Dynamic Depth Fusion and Transformation for Monocular 3D Object Detection
Erli Ouyang (Fudan University)*, Li Zhang (University of Oxford), Mohan Chen (Fudan University), Anurag Arnab (University of Oxford), Yanwei Fu (Fudan University)
Keywords: 3D Computer Vision
Abstract:
Visual-based 3D detection is drawing a lot of attention recently. Despite the best efforts from the computer vision researchers visual-based 3D detection remains a largely unsolved problem. This is primarily due to the lack of accurate depth perception provided by LiDAR sensors. Previous works struggle to fuse 3D spatial information and the RGB image effectively.

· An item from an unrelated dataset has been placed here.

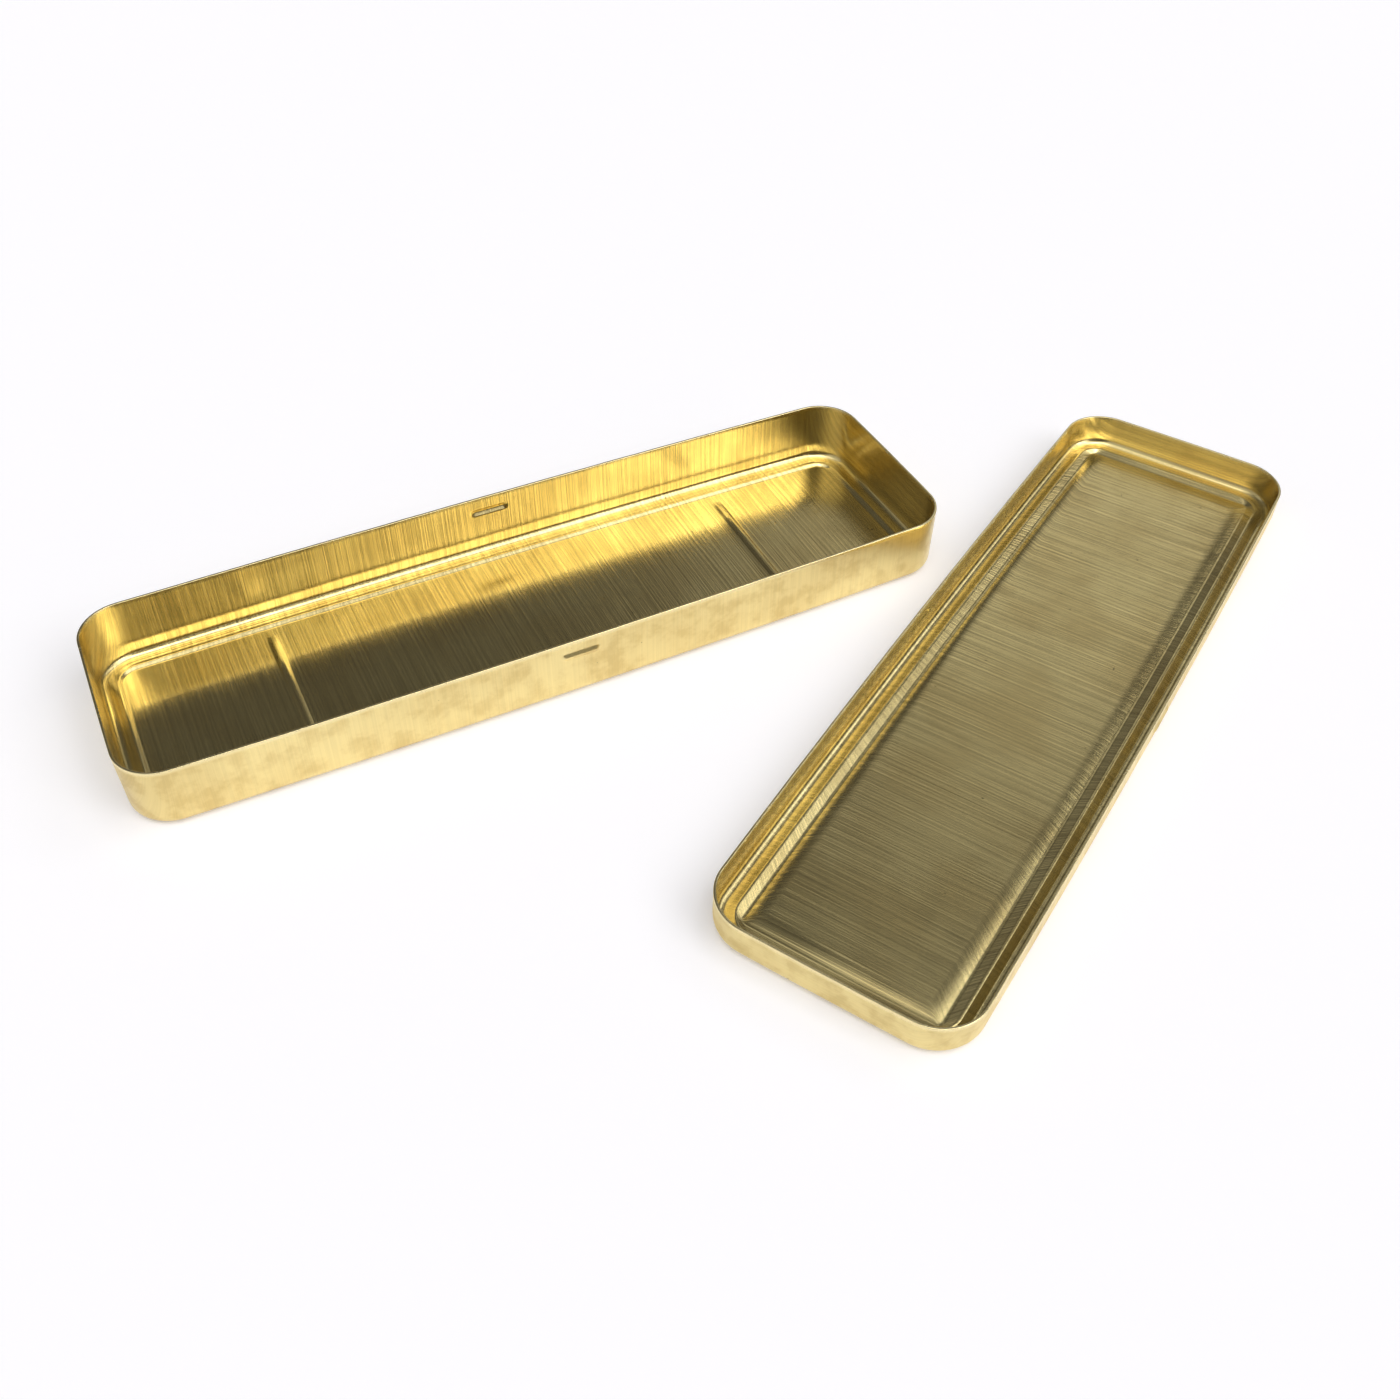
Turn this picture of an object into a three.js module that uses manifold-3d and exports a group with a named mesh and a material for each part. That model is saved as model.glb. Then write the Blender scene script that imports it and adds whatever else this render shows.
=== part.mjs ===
// A two-piece pen box drawn from thin brass sheet: a base tray and a shallower lid that slips over it.
// Both trays have round corners, sides that bow out a little, and a floor panel pressed outwards
// inside a narrow ledge, which climbs from the foot of the walls to a crest at the panel's edge. The
// lid's panel swells again inside its edge, and two beads stiffen the floor of the base. A long
// dimple in the middle of each long side of the base clicks into one in the lid. The lid is off, and
// lies beside the base with its open side up.
// Millimetres, +Z up. The origin is the centre of the base's underside, and +X runs along the base.
import * as THREE from 'three';
import Module from 'manifold-3d';

// The brass sheet, how far its cut edge is broken, and how far its walls lean out, in degrees
const SHEET = 0.5;
const RIM_BREAK = 0.1;
const WALL_LEAN = 0.5;

// The base tray, over the outside of its rim, without the bow of its sides
const BASE_LENGTH = 166;
const BASE_WIDTH = 46.7;
const BASE_DEPTH = 13.8;
const CORNER_RADIUS = 8.2;

// How far the middle of a long side and of an end stand out past their corners
const SIDE_BOW = 0.85;
const END_BOW = 0.2;

// The lid, from the gaps that it keeps to the base when the box is shut
const LID_DEPTH = 7.6;
const LID_SIDE_CLEARANCE = 0.12;
const LID_END_CLEARANCE = 0.6;
const SEAT_GAP = 0.1;

// The round at the foot of the walls, how far it stays above the table, and the ledge inside it
const FOOT_RADIUS = 1.9;
const FOOT_RISE = 0.1;
const LEDGE_WIDTH = 2.0;

// The panel: how far it lies below the crest of the ledge, the shoulder between them, its corners
const BASE_PANEL_DROP = 0.5;
const BASE_SHOULDER_WIDTH = 0.9;
const BASE_PANEL_CORNER = 3.0;
const LID_PANEL_DROP = 0.8;
const LID_SHOULDER_WIDTH = 1.9;
const LID_PANEL_CORNER = 1.0;

// The swell of the lid's panel inside its edge
const LID_SWELL = 0.45;
const LID_SWELL_WIDTH = 5;

// How much of the sheet on each side of a crease its bend takes up
const BEND_REACH = 0.25;

// The two beads across the floor of the base
const BEAD_SPACING = 99;
const BEAD_WIDTH = 2.0;
const BEAD_HEIGHT = 0.35;
const BEAD_END_GAP = 2.6;

// The click dimples, pressed outwards
const DIMPLE_LENGTH = 8.2;
const DIMPLE_WIDTH = 2.5;
const DIMPLE_DEPTH = 0.45;
const DIMPLE_BELOW_RIM = 3.45;

// Where the lid lies on the table, and how far it is turned
const LID_X = 78.5;
const LID_Y = -60.5;
const LID_TURN = 30.75;

// How finely curves are divided
const CORNER_STEPS = 9;
const LONG_SIDE_STEPS = 10;
const END_STEPS = 4;
const FOOT_STEPS = 5;
const BEND_STEPS = 3;
const CAP_STEPS = 6;
const DOME_STEPS = 4;
const DOME_TOP = 0.1;

const BRASS = { color: 0xb89c50, roughness: 0.32, metalness: 1.0 };

const wasm = await Module();
wasm.setup();

const leanPerHeight = Math.tan(THREE.MathUtils.degToRad(WALL_LEAN));
const lidLean = LID_DEPTH * leanPerHeight;
const innerFoot = FOOT_RADIUS - SHEET;
const seatOnFoot = innerFoot - Math.sqrt(innerFoot ** 2 - (innerFoot - LID_SIDE_CLEARANCE) ** 2);

const BASE = {
  name: 'base_tray',
  length: BASE_LENGTH,
  width: BASE_WIDTH,
  depth: BASE_DEPTH,
  radius: CORNER_RADIUS,
  drop: BASE_PANEL_DROP,
  shoulder: BASE_SHOULDER_WIDTH,
  panelCorner: BASE_PANEL_CORNER,
  swell: 0,
  dimpleHeight: BASE_DEPTH - DIMPLE_BELOW_RIM,
};

// The rim of the base stops on the round foot inside the lid, so the lid's dimples are set by it.
const rimInLid = FOOT_RISE + SHEET + seatOnFoot + SEAT_GAP;

const LID = {
  name: 'lid_tray',
  length: BASE_LENGTH + 2 * (SHEET + LID_END_CLEARANCE + lidLean),
  width: BASE_WIDTH + 2 * (SHEET + LID_SIDE_CLEARANCE + lidLean),
  depth: LID_DEPTH,
  radius: CORNER_RADIUS + SHEET + LID_SIDE_CLEARANCE,
  drop: LID_PANEL_DROP,
  shoulder: LID_SHOULDER_WIDTH,
  panelCorner: LID_PANEL_CORNER,
  swell: LID_SWELL,
  dimpleHeight: rimInLid + DIMPLE_BELOW_RIM,
};

// Points from a to b, both left out, on a straight line.
function between(a, b, steps) {
  const points = [];
  for (let i = 1; i < steps; i += 1) points.push(a.clone().lerp(b, i / steps));
  return points;
}

// A quarter circle of points round `centre`, from `start` quarter turns on.
function quarter(centre, radius, start, steps) {
  const points = [];
  for (let i = 0; i <= steps; i += 1) {
    const angle = (start + i / steps) * (Math.PI / 2);
    const spoke = new THREE.Vector2(Math.cos(angle), Math.sin(angle));
    points.push(spoke.multiplyScalar(radius).add(centre));
  }
  return points;
}

// The radius of a tray's corners at `inset`. From the crest down the shoulder it turns into the panel's own.
function cornerRadius(inset, tray) {
  const crest = FOOT_RADIUS + LEDGE_WIDTH;
  const downShoulder = THREE.MathUtils.clamp((inset - crest) / tray.shoulder, 0, 1);
  return THREE.MathUtils.lerp(tray.radius - Math.min(inset, crest), tray.panelCorner, downShoulder);
}

// A rounded rectangle, drawn in from the outside of a tray by `inset` and by the lean of its walls.
function roundedRectangle(tray, inset, lean) {
  const radius = cornerRadius(inset, tray) - lean;
  const x = tray.length / 2 - inset - lean - radius;
  const y = tray.width / 2 - inset - lean - radius;
  const centres = [[x, y], [-x, y], [-x, -y], [x, -y]];
  const corners = centres.map(([cx, cy], i) => quarter(new THREE.Vector2(cx, cy), radius, i, CORNER_STEPS));
  return corners.flatMap((corner, i) => {
    const next = corners[(i + 1) % corners.length];
    const steps = i % 2 === 0 ? LONG_SIDE_STEPS : END_STEPS;
    return [...corner, ...between(corner[corner.length - 1], next[0], steps)];
  });
}

// Bows the sides of a tray's outline: most in their middle, and not at all at their ends.
function bowed(point, tray) {
  const alongLength = point.x / (tray.length / 2);
  const alongWidth = point.y / (tray.width / 2);
  const x = point.x + alongLength * END_BOW * (1 - alongWidth ** 2);
  const y = point.y + alongWidth * SIDE_BOW * (1 - alongLength ** 2);
  return new THREE.Vector2(x, y);
}

// A line through the section's corners with soft bends. A corner is an [inset, height, reach], and its
// bend takes up `reach` of the line on each side. The line runs from the first bend to the last one.
function softened(corners) {
  const places = corners.map(([inset, height]) => new THREE.Vector2(inset, height));
  return corners.slice(1, -1).flatMap(([, , reach], i) => {
    const [before, corner, after] = places.slice(i, i + 3);
    const start = before.clone().sub(corner).setLength(reach).add(corner);
    const end = after.clone().sub(corner).setLength(reach).add(corner);
    return new THREE.QuadraticBezierCurve(start, corner, end).getPoints(BEND_STEPS);
  });
}

// The corners of the section inside the foot: the crease, the crest, the panel's edge and its swell.
function panelCorners(level, tray) {
  const crest = FOOT_RADIUS + LEDGE_WIDTH;
  const edge = crest + tray.shoulder;
  const bottom = level + FOOT_RISE;
  const outside = [
    [FOOT_RADIUS, bottom],
    [FOOT_RADIUS + BEND_REACH, bottom, BEND_REACH],
    [crest, level + tray.drop, BEND_REACH],
    [edge, level, BEND_REACH],
  ];
  const half = LID_SWELL_WIDTH / 2;
  if (tray.swell === 0) return [...outside, [edge + half, level]];
  const top = level + tray.swell;
  return [...outside, [edge + half, top, half - 2 * BEND_REACH], [edge + 2 * half, top]];
}

// One side of the sheet, `inset` from its outside: down the round foot and over the ledge to the panel.
function face(inset, tray) {
  const centre = new THREE.Vector2(FOOT_RADIUS, FOOT_RISE + FOOT_RADIUS);
  const foot = quarter(centre, FOOT_RADIUS - inset, 2, FOOT_STEPS);
  return [...foot.slice(0, -1), ...softened(panelCorners(inset, tray))];
}

// The cut edge of the sheet, with both of its corners broken.
function rim(depth) {
  return [
    new THREE.Vector2(0, depth - RIM_BREAK),
    new THREE.Vector2(RIM_BREAK, depth),
    new THREE.Vector2(SHEET - RIM_BREAK, depth),
    new THREE.Vector2(SHEET, depth - RIM_BREAK),
  ];
}

// A closed solid through a stack of loops with equal counts, with a fan over each end.
function loft(loops) {
  const count = loops[0].length;
  const positions = loops.flat().flatMap((p) => [p.x, p.y, p.z]);
  const bottom = loops.length * count;
  const ends = [loops[0], loops[loops.length - 1]];
  ends.forEach((end) => {
    const middle = end.reduce((sum, p) => sum.add(p), new THREE.Vector3()).divideScalar(count);
    positions.push(middle.x, middle.y, middle.z);
  });
  const last = bottom - count;
  const index = [];
  for (let i = 0; i < count; i += 1) {
    const j = (i + 1) % count;
    index.push(bottom, j, i);
    index.push(bottom + 1, last + i, last + j);
    for (let row = 0; row < last; row += count) {
      index.push(row + i, row + j, row + count + j);
      index.push(row + i, row + count + j, row + count + i);
    }
  }
  const mesh = { numProp: 3, vertProperties: new Float32Array(positions), triVerts: new Uint32Array(index) };
  return new wasm.Manifold(new wasm.Mesh(mesh));
}

// How far the lean of the walls has drawn a tray in at a height below its rim.
function leanAt(height, tray) {
  return (tray.depth - height) * leanPerHeight;
}

// The drawn tray: the sheet's section carried once round the bowed outline.
function drawnTray(tray) {
  const section = [...face(0, tray).reverse(), ...rim(tray.depth), ...face(SHEET, tray)];
  const loops = section.map(({ x: inset, y: height }) => {
    const outline = roundedRectangle(tray, inset, leanAt(height, tray)).map((p) => bowed(p, tray));
    return outline.map((p) => new THREE.Vector3(p.x, p.y, height));
  });
  return loft(loops);
}

// An obround outline of half width `half` whose straight part is `reach` long each way.
function obround(reach, half, height) {
  const right = quarter(new THREE.Vector2(reach, 0), half, -1, CAP_STEPS);
  const rightTop = quarter(new THREE.Vector2(reach, 0), half, 0, CAP_STEPS);
  const left = quarter(new THREE.Vector2(-reach, 0), half, 1, CAP_STEPS);
  const leftBottom = quarter(new THREE.Vector2(-reach, 0), half, 2, CAP_STEPS);
  const outline = [...right, ...rightTop.slice(1), ...left, ...leftBottom.slice(1)];
  return outline.map((p) => new THREE.Vector3(p.x, p.y, height));
}

// A long dome on the XY plane that stands `height` above it and has a straight skirt below it.
function dome(length, width, height, skirt) {
  const reach = (length - width) / 2;
  const loops = [obround(reach, width / 2, -skirt)];
  for (let i = 0; i <= DOME_STEPS; i += 1) {
    const out = 1 - (1 - DOME_TOP) * (i / DOME_STEPS);
    loops.push(obround(reach, (width / 2) * out, height * (1 - out ** 2)));
  }
  return loft(loops);
}

// Presses a dome through the sheet: it stands out of one face and hollows the other behind it.
function pressed(solid, raised, hollow, place) {
  return solid.add(raised.transform(place)).subtract(hollow.transform(place));
}

// The two beads across the floor of the base, raised inside and hollow below.
function withBeads(solid, tray) {
  const panelWidth = tray.width - 2 * (FOOT_RADIUS + LEDGE_WIDTH + tray.shoulder);
  const length = panelWidth - 2 * BEAD_END_GAP;
  const raised = dome(length, BEAD_WIDTH, BEAD_HEIGHT, SHEET / 2).translate([0, 0, SHEET]);
  const hollow = dome(length, BEAD_WIDTH, BEAD_HEIGHT, SHEET);
  return [-1, 1].reduce((result, side) => {
    const place = new THREE.Matrix4().makeRotationZ(Math.PI / 2);
    place.setPosition((side * BEAD_SPACING) / 2, 0, 0);
    return pressed(result, raised, hollow, place.toArray());
  }, solid);
}

// A click dimple in the middle of each long side, hollow inside and raised outside.
function withDimples(solid, tray) {
  const raised = dome(DIMPLE_LENGTH, DIMPLE_WIDTH, DIMPLE_DEPTH, SHEET / 2);
  const hollow = dome(DIMPLE_LENGTH, DIMPLE_WIDTH, DIMPLE_DEPTH, SHEET).translate([0, 0, -SHEET]);
  const wallFace = tray.width / 2 + SIDE_BOW - leanAt(tray.dimpleHeight, tray);
  return [-1, 1].reduce((result, side) => {
    const place = new THREE.Matrix4().makeRotationX((-side * Math.PI) / 2);
    place.setPosition(0, side * wallFace, tray.dimpleHeight);
    return pressed(result, raised, hollow, place.toArray());
  }, solid);
}

function meshOf(solid, name) {
  const data = solid.getMesh();
  const geometry = new THREE.BufferGeometry();
  geometry.setAttribute('position', new THREE.BufferAttribute(data.vertProperties, 3));
  geometry.setIndex(new THREE.BufferAttribute(data.triVerts, 1));
  geometry.computeVertexNormals();
  const mesh = new THREE.Mesh(geometry, new THREE.MeshStandardMaterial(BRASS));
  mesh.name = name;
  return mesh;
}

function baseTray() {
  return meshOf(withDimples(withBeads(drawnTray(BASE), BASE), BASE), BASE.name);
}

function lidTray() {
  return meshOf(withDimples(drawnTray(LID), LID), LID.name);
}

const lidPlace = new THREE.Group();
lidPlace.position.set(LID_X, LID_Y, 0);
lidPlace.rotation.z = THREE.MathUtils.degToRad(LID_TURN);
lidPlace.add(lidTray());

const group = new THREE.Group();
group.add(baseTray(), lidPlace);

export default group;
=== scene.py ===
"""A two-piece pen box of satin brushed sheet brass, open on a pale table.

The box is a base tray and a shallower lid tray that slips over it. Each is one sheet of brass, drawn
into a long tray with round corners, bowed sides and a floor panel that is pressed outwards inside a
narrow ledge. The ledge climbs from the foot of the walls to a crest at the panel's edge. Here each
tray is one fine closed surface: the section of the sheet is carried round the tray's outline, and a
curved patch closes it over the panel, outside and inside. Sizes are in millimetres until the last
step, which puts the surface into the frame in metres.
"""
import logging
import math
from dataclasses import dataclass
from enum import Enum

import bpy
import numpy as np
from mathutils import Matrix, Vector


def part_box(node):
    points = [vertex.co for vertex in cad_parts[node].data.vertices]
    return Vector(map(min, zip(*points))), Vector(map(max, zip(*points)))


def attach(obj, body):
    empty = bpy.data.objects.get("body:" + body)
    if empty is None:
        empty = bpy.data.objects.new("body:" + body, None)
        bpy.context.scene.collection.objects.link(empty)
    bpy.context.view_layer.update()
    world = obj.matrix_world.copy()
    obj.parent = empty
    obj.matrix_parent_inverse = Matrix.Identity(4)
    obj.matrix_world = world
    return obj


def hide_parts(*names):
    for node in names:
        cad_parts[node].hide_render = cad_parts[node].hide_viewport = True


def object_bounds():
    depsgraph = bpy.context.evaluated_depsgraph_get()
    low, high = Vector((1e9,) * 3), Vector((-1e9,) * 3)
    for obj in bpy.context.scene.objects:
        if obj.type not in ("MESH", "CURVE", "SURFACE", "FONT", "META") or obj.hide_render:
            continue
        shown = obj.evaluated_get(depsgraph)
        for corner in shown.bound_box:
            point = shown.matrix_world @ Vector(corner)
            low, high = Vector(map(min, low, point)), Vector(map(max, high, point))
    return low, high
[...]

In this paper, we propose a novel monocular 3D detection framework to address this problem. Specifically, we propose to primary contributions: (i) We design an Adaptive Depth-guided Instance Normalization layer to leverage depth features to guide RGB features for high quality estimation of 3D properties. (ii) We introduce a Dynamic Depth Transformation module to better recover accurate depth according to semantic context learning and thus facilitate the removal of depth ambiguities that exist in the RGB image. Experiments show that our approach achieves state-of-the-art on KITTI 3D detection benchmark among current monocular 3D detection works.